Frankly, that appeals to me in a way. Many of the current DCS World planes are so complicated that I tend to be able to be proficient in one of them a time (currently this would be the AV-8B Harrier). Some, such as the A-10C, are so complicated that I can only figure out how to fire the gun and randomly drop unguided bombs. I would enjoy a little less complexity at times, as long as it didn't remove the plethora of clickable cockpit controls. Much of the simplification will be around cockpit systems controls, but a goodly portion will also have to do with the controllability of the aircraft in flight. Many of the planes included can be a real handful even for an experienced pilot armed with high a quality HOTAS and rudder controls, which would render them unflyable for a beginner using just a cheap joystick and nothing else. Reportedly, the MAC planes will be so easy to fly that it can be done with nothing more than keyboard and mouse. I find that hard to believe, but there it is.
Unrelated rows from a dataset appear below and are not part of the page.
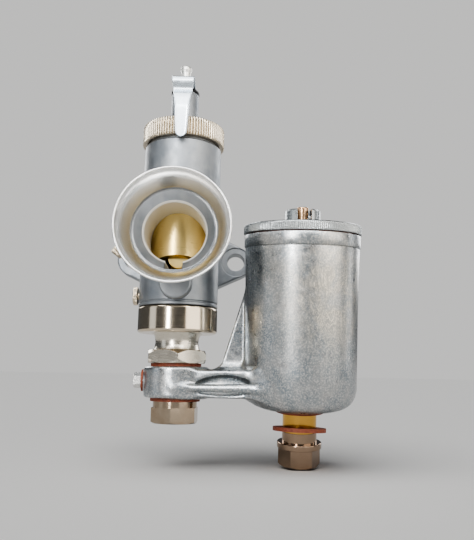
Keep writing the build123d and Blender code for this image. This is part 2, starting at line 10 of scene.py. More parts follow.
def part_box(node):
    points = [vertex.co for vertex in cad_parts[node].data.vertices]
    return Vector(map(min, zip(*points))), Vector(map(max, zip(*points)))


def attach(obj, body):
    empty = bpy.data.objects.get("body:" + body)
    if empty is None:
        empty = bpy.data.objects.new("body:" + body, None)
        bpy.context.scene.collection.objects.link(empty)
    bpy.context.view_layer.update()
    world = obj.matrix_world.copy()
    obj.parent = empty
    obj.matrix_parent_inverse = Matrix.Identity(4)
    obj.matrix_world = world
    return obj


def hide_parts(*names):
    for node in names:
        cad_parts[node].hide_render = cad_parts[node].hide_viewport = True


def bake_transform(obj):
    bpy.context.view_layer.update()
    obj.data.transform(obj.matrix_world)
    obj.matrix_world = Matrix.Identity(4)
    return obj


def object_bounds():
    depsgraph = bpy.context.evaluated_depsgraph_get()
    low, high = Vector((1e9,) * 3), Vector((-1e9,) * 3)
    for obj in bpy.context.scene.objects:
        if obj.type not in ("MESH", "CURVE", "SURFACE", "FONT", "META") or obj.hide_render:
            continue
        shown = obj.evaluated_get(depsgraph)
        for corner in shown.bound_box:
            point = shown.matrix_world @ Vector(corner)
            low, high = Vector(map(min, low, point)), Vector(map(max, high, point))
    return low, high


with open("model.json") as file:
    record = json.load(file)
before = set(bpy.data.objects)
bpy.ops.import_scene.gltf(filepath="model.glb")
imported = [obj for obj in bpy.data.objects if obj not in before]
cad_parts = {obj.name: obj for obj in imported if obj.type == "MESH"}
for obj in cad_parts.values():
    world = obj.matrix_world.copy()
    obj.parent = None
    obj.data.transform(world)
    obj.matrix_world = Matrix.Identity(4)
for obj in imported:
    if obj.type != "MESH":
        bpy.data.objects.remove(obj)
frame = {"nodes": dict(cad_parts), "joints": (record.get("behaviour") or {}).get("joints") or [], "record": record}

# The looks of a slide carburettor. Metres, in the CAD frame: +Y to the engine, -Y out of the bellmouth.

MM = 0.001
cad_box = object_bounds()
nodes = frame["nodes"]
joints = {joint["name"]: joint for joint in frame["joints"]}


def axis_frame(origin, direction):
    """A matrix whose +Z runs along direction from origin."""
    turn = Vector((0, 0, 1)).rotation_difference(Vector(direction).normalized())
    return Matrix.Translation(origin) @ turn.to_matrix().to_4x4()


def middle(node):
    low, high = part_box(node)
    return (low + high) / 2


MIXING_X, MIXING_Y = middle("union_nut").x, middle("union_nut").y
MIXING = Matrix.Translation((MIXING_X, MIXING_Y, 0))
lid_joint = joints["lid_turn"]
FLOAT_UP = Vector(lid_joint["axis"]).normalized()
FLOATING = axis_frame(lid_joint["pos_m"], FLOAT_UP)  # its origin is at mid-thickness of the lid


# Materials ---------------------------------------------------------------------------------------

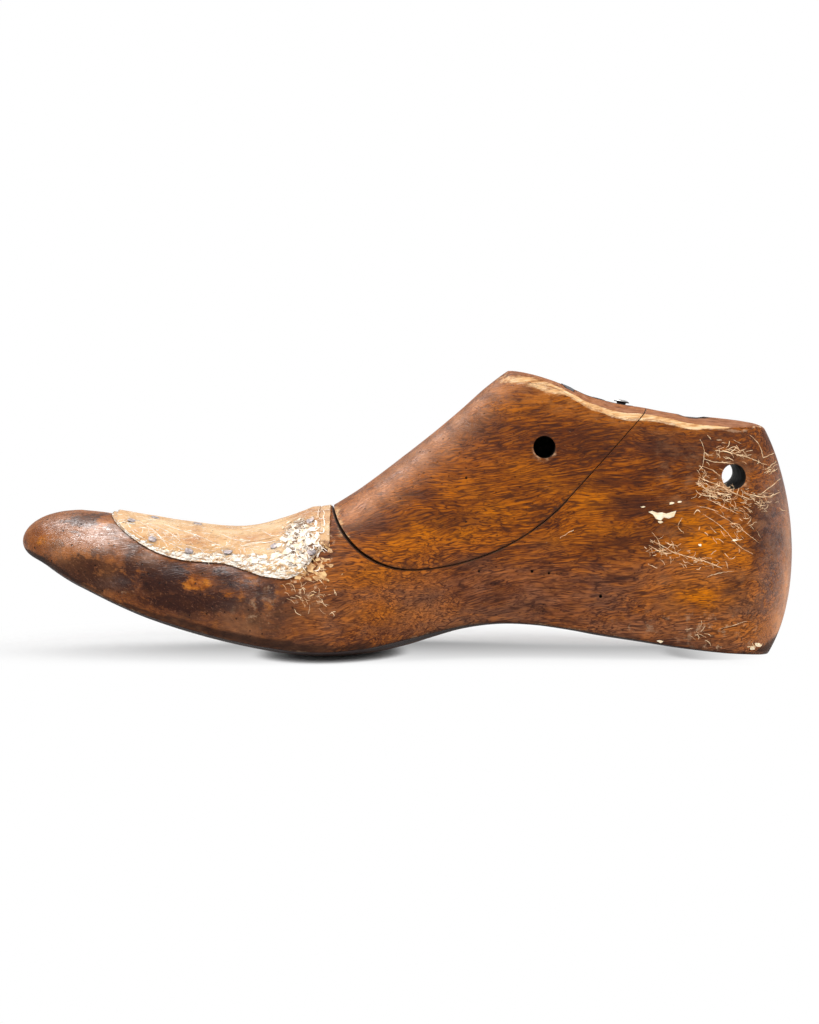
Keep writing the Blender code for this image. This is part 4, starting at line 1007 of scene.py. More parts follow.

I would go so far as to say that it might be possible to fly them that way, but probably not to be able to fly them well.
Digital Dynamics also goes to pains to point out that the terrain/battlefields will remain as rich and complex as DCS World, but are likely to be geographically smaller. Simplified airplane controls do NOT mean that the combat environment will also be easy. It will not be.
Neither pricing or a firm release date have been set, but they have stated that we can expect to see it in the fall of this year.
Modern Air Combat by Eagle Dynamics Coming this Autumn!
Developed by the same studio that brought you the wildly successful Lock On, Modern Air Combat (MAC) brings you one game with 14 unique combat aircraft to own the sky! MAC aircraft include:
F-15C Eagle. US air superiority fighter with 104 kills to 0 losses record.
Su-27 Flanker B. Russia’s dominate air superiority fighter.
Su-33 Flanker D. The Russian navy’s carrier capable version of the Flanker B.
J-11A Flanker B+. The Chinese version of the Flanker B, with R77 active homing missiles.
MiG-29 Fulcrum A. Russia’s widely exported light-weight air superiority fighter.
MiG-29S Fulcrum C. The modernised version of the Fulcrum with latest weapons and defences.
A-10A Warthog. The USAF’s massively successful ‘flying tank’, designed to kill ground targets.
Su-25A Frogfoot. Russia’s primary ground attack and close air support jet.
Su-25T Frogfoot. A modernised version of the Frogfoot with enhanced sensors and weapons.
F-86F Sabre. America’s iconic top fighter during the Korean War.
MiG-15bis Fagot. Russia’s 1st generation jet fighter that opposed the Sabre over Korea.
F-5E Tiger II. The US light-weight fighter that has been operational since the Vietnam War and operated by over 30 countries.
MiG-21bis Fishbed. Russia’s most successful fighter of the Vietnam war. A supersonic fighter that closely matches the Tiger II.
L-39ZA. A Czech designed, two seat trainer that was then adapted to a light attack aircraft.
Each aircraft’s flight model, sounds, external model and cockpit is recreated to an exceptional level of detail and accuracy. Great care has been given to offer scalable gameplay that suits your personal levels and wishes. This includes intuitive and consistent keyboard controls between aircraft, selectable difficulty settings, option for more forgiving flight dynamics, and even the ability to fly these aircraft with just your keyboard.
As with Lock On and the Flaming Cliffs series, MAC is focused on east and west counterpart aircraft, and this includes such legendary match-ups such as the Eagle and Flanker, Warthog and Frogfoot, Sabre and MiG-15bis, and the F-5E and MiG-21bis. MAC is a blend of both east and west, and this allows you to re-fight historical conflicts from the Korean War to today, and to create your own ‘what-if’ missions.
You can generate an unlimited number of missions using the Fast Mission Creator and Mission Editor. MAC also includes numerous instant action and single missions, as well as campaigns for most of the aircraft and is fully compatible with DCS World online! There are no limits to content.
In addition to the full Caucasus map, MAC also includes a limited part of our Nevada and Persian Gulf maps.